When trying to define your image/visual media need, it is important to have at least a general idea of what you are looking for. The questions in the graphic above are meant to help with that process. Please note, these questions are only meant to help you start thinking about this process and you don't have to answer these questions in order to identify your image need. Depending on your specific situation, you may need to consider more than the questions above or different questions. However, they are a great starting point! Below, I go into why each question in the graphic is useful.

  • What is the purpose of the image/visual media in your project?

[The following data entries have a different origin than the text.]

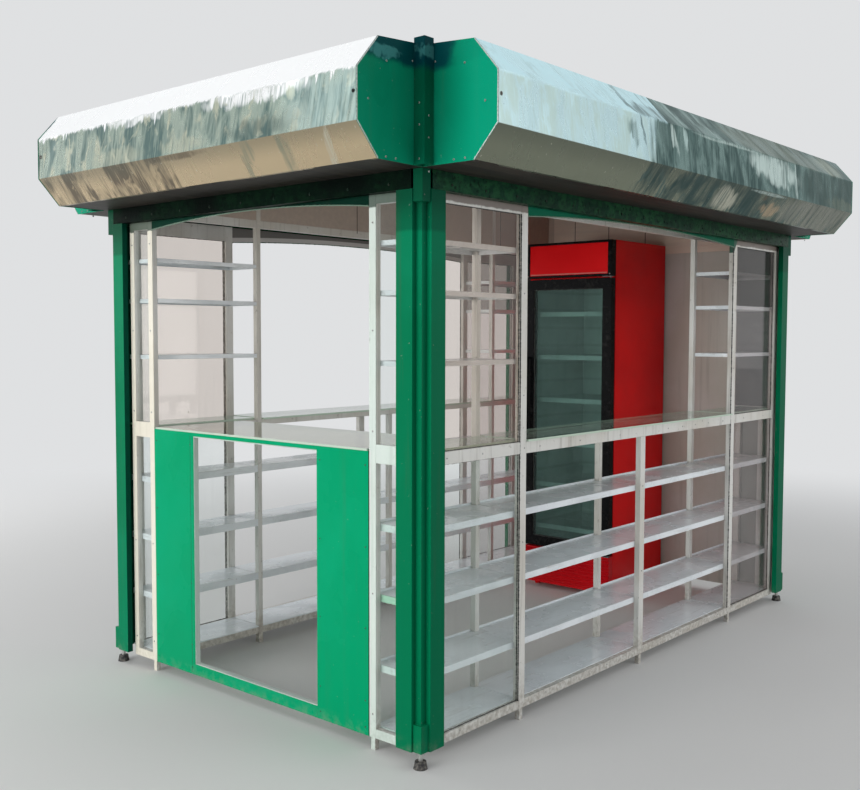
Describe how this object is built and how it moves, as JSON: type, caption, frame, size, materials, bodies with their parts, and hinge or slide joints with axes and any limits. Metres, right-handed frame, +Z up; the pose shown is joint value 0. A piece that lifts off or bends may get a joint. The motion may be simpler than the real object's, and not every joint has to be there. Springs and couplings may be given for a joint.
{
  "type": "street kiosk",
  "caption": "Glazed display kiosk on corner posts, with shelved showcases, counters, a low side doorway, a deep chamfered canopy and an upright drinks cooler inside.",
  "frame": {"origin": "on the ground at the middle of the plan", "axes": "+X along the serving front to the closed right wall, +Y from the serving front to the back, +Z up"},
  "size_m": [3.674, 2.469, 2.404],
  "materials": {
    "green_paint": "gloss enamel over welded steel, streaked and worn at the edges",
    "white_frame": "white powder coat, scuffed",
    "shelf_sheet": "smooth cool white coating",
    "fascia_sheet": "polished thin sheet, dented and streaked",
    "soffit_board": "dark brown coating",
    "roof_board": "plain board",
    "lining_board": "mauve brown laminated board",
    "counter_glass": "clear plate glass",
    "pane_glass": "clear sheet, slightly dirty",
    "wall_sheet": "pale grey gloss sheet",
    "cooler_red": "red gloss enamel",
    "cooler_black": "black gloss",
    "cooler_glass": "tinted double glazing",
    "cooler_wire": "white coated wire",
    "hinge_steel": "dark plated steel",
    "foot_rubber": "black moulded rubber"
  },
  "bodies": {
    "kiosk": {"post_front_left": "green_paint", "post_front_right": "green_paint", "post_back_left": "green_paint", "post_back_right": "green_paint", "feet": "foot_rubber", "beam_front": "green_paint", "beam_back": "green_paint", "beam_left": "green_paint", "beam_right": "green_paint", "fascia_front": "fascia_sheet", "fascia_back": "fascia_sheet", "fascia_left": "fascia_sheet", "fascia_right": "fascia_sheet", "fascia_end_plates": "green_paint", "canopy_corner_tubes": "green_paint", "soffit_boards": "soffit_board", "roof_deck": "roof_board", "lining_boards": "lining_board", "front_uprights": "white_frame", "front_rails": "white_frame", "front_shelves": "shelf_sheet", "front_counter": "counter_glass", "front_glass": "pane_glass", "back_uprights": "white_frame", "back_rails": "white_frame", "back_shelves": "shelf_sheet", "back_counter": "counter_glass", "back_glass": "pane_glass", "left_frame": "white_frame", "entry_panel": "green_paint", "doorway_trim": "white_frame", "left_counter": "counter_glass", "right_frame": "white_frame", "right_wall_sheet": "wall_sheet", "valance_front": "green_paint", "valance_back": "green_paint", "valance_left": "green_paint", "cooler_cabinet": "cooler_red", "cooler_header": "cooler_black", "cooler_header_panel": "cooler_red", "cooler_grille": "cooler_red", "cooler_shelf_set": "cooler_wire", "cooler_hinges": "hinge_steel"},
    "cooler_door": {"cooler_door_frame": "cooler_black", "cooler_door_glass": "cooler_glass"}
  },
  "joints": [
    {"name": "cooler_door_hinge", "type": "hinge", "parent": "kiosk", "child": "cooler_door", "pos_m": [0.886, -0.1755, 1], "axis": [0, 0, 1], "range_deg": [0, 100]}
  ]
}
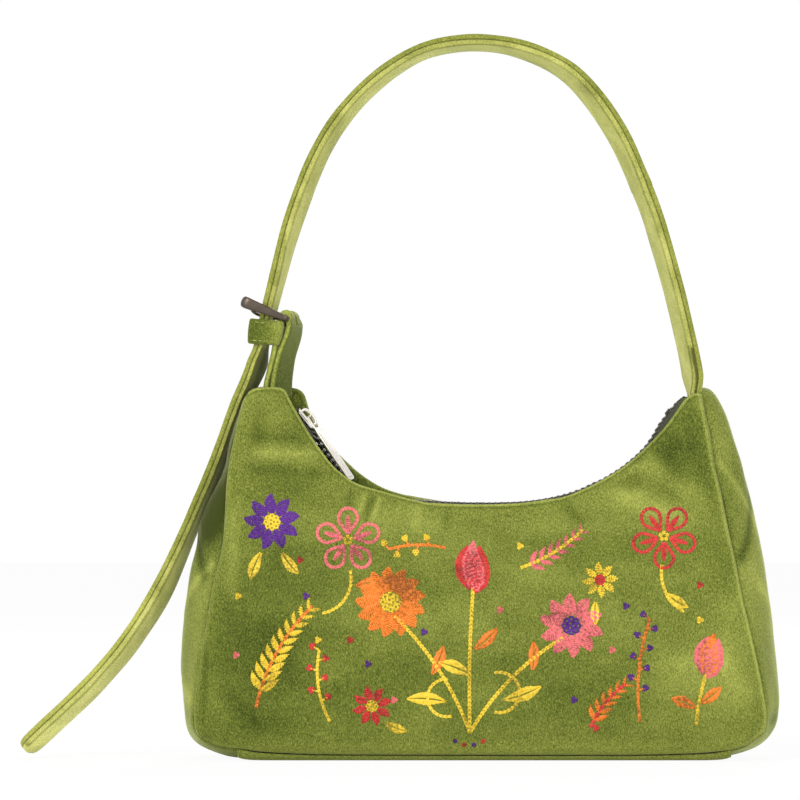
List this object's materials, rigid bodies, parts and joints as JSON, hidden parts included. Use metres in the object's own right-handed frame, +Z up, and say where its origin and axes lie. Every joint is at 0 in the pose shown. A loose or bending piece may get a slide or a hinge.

Before you start looking for a visual, you need to know what purpose that image/visual media will serve in your project and/or research. Consider why you need that visual and how it will add to your current project. What specific message will the visual send? Is that message important to what you are saying? If so, why and why does it have to be sent visually? All of these questions (and more) are important to consider when trying to define the purpose of an image.

  • What criteria needs to be met by the image/visual media?

Another important thing to consider is what specifically you need from an image. Some things to think about are image format, subject, color, accessibility, etc. Simply put, what MUST this image have in order to meet your needs and goals. Making a list of this criteria before you start your research is one way to start thinking about your criteria.

  • Do you know of a reliable source where you can find this image/visual media?

Starting with the IU image databases is a great way to ensure that you are using a reliable source. However, you don't have to use an image database. You can look for images in other locations if you know the use restrictions listed on the website that you are referencing. If you have any questions, please feel free to ask me!

  • What search terms would you use to find this image/visual media?

Coming up with some basic search terms before you start looking for an image or piece of visual media is a great idea. This may even help you with defining your image need. Once you start your research, make sure to keep track of the search terms that work for you. This will help you understand how images are described and organized in a variety of contexts. This may also help with trying to describe your image when writing an image caption or when looking for similar images that are described with the same subject term.

  • What specific image/visual media format would you need?

It is ALWAYS important to consider what image/visual media format that you need in order for the visual to work for your project or research. What file format does the image need to be in? What size? If you are looking for a video, how long does the video have to be? All of these questions are important to consider when deciding which format you need and what will work 

  • Who is the audience of this planned visual media use and in what context will it be viewed in?

Being able to define your audience is always an important part of the research process. When trying to define your image/visual media audience, try thinking about the message they will get from your visual. How do you think the audience will understand your visual? Why? What connections are you hopping for them to make between your visual and textual resources? How will those connections be important for your overall message?